• **Short task**
Write out only the span of lines that begins at the line with "corner.setX(i, corner.getX(i) - Math.sign(corner.getX(i))" and ends at the line with "cad_parts[node].hide_render = cad_parts[node].hide_viewport". Keep both end lines, word for word.

** start of Data excerpt **

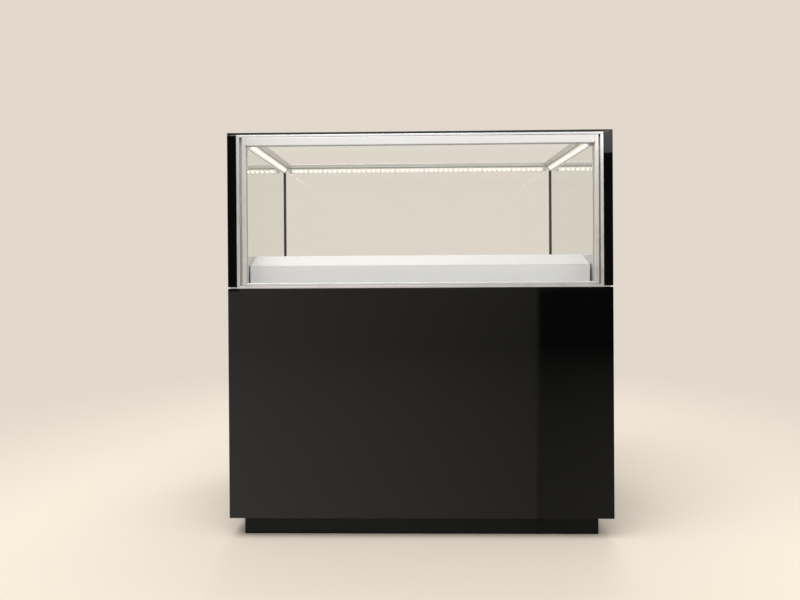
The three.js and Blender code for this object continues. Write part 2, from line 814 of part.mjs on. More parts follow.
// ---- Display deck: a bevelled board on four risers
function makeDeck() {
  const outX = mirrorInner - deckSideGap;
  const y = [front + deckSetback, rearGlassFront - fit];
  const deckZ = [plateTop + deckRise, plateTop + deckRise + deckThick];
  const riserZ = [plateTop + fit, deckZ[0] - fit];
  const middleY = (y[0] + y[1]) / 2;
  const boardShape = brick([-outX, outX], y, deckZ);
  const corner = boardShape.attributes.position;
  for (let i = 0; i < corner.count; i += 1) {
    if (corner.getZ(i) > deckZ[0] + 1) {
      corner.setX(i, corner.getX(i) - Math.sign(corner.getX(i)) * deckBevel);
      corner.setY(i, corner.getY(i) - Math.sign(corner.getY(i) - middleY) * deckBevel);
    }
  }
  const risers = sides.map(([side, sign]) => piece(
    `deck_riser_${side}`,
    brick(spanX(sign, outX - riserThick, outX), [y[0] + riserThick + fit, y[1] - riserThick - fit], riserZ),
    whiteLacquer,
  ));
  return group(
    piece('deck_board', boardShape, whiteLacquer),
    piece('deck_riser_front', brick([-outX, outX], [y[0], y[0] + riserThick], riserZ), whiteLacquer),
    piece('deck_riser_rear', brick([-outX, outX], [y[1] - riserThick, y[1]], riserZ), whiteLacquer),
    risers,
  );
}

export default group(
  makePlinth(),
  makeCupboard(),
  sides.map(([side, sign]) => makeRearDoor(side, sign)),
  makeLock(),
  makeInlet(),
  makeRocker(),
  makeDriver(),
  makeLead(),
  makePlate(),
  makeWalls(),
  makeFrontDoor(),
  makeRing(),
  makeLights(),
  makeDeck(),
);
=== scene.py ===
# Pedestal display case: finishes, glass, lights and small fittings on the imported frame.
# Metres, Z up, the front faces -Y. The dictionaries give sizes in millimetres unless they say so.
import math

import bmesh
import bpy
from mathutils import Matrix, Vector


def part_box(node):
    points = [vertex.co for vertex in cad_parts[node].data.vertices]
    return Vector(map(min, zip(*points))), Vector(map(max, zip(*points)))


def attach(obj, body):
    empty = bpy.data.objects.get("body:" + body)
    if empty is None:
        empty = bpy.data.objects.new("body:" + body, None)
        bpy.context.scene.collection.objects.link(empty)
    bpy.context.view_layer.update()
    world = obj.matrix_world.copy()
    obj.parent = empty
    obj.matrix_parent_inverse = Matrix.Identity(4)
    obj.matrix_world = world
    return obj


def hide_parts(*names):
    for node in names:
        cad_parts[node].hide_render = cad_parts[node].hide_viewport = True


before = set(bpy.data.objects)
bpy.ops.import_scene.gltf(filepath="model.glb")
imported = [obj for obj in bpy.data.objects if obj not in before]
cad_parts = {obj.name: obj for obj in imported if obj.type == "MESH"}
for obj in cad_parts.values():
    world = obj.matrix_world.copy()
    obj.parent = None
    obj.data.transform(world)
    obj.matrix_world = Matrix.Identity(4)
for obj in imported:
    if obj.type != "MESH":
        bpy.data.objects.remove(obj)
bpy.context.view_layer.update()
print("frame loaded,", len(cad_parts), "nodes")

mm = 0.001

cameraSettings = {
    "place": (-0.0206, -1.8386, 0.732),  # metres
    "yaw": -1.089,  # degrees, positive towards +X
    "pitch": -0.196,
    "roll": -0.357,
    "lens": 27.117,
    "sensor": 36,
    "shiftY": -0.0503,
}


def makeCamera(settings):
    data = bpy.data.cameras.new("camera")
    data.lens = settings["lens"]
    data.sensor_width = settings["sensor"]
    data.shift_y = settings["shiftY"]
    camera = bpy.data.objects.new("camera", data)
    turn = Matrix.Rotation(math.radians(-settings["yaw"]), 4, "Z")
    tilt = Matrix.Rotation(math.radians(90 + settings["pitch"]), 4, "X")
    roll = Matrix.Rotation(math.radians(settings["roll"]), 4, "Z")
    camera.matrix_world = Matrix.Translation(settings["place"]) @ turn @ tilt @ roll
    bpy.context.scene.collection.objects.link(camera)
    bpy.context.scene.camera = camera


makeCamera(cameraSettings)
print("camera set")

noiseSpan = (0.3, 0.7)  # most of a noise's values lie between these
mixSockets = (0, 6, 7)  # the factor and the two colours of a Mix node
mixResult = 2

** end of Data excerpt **

• **Correct result**
      corner.setX(i, corner.getX(i) - Math.sign(corner.getX(i)) * deckBevel);
      corner.setY(i, corner.getY(i) - Math.sign(corner.getY(i) - middleY) * deckBevel);
    }
  }
  const risers = sides.map(([side, sign]) => piece(
    `deck_riser_${side}`,
    brick(spanX(sign, outX - riserThick, outX), [y[0] + riserThick + fit, y[1] - riserThick - fit], riserZ),
    whiteLacquer,
  ));
  return group(
    piece('deck_board', boardShape, whiteLacquer),
    piece('deck_riser_front', brick([-outX, outX], [y[0], y[0] + riserThick], riserZ), whiteLacquer),
    piece('deck_riser_rear', brick([-outX, outX], [y[1] - riserThick, y[1]], riserZ), whiteLacquer),
    risers,
  );
}

export default group(
  makePlinth(),
  makeCupboard(),
  sides.map(([side, sign]) => makeRearDoor(side, sign)),
  makeLock(),
  makeInlet(),
  makeRocker(),
  makeDriver(),
  makeLead(),
  makePlate(),
  makeWalls(),
  makeFrontDoor(),
  makeRing(),
  makeLights(),
  makeDeck(),
);
=== scene.py ===
# Pedestal display case: finishes, glass, lights and small fittings on the imported frame.
# Metres, Z up, the front faces -Y. The dictionaries give sizes in millimetres unless they say so.
import math

import bmesh
import bpy
from mathutils import Matrix, Vector


def part_box(node):
    points = [vertex.co for vertex in cad_parts[node].data.vertices]
    return Vector(map(min, zip(*points))), Vector(map(max, zip(*points)))


def attach(obj, body):
    empty = bpy.data.objects.get("body:" + body)
    if empty is None:
        empty = bpy.data.objects.new("body:" + body, None)
        bpy.context.scene.collection.objects.link(empty)
    bpy.context.view_layer.update()
    world = obj.matrix_world.copy()
    obj.parent = empty
    obj.matrix_parent_inverse = Matrix.Identity(4)
    obj.matrix_world = world
    return obj


def hide_parts(*names):
    for node in names:
        cad_parts[node].hide_render = cad_parts[node].hide_viewport = True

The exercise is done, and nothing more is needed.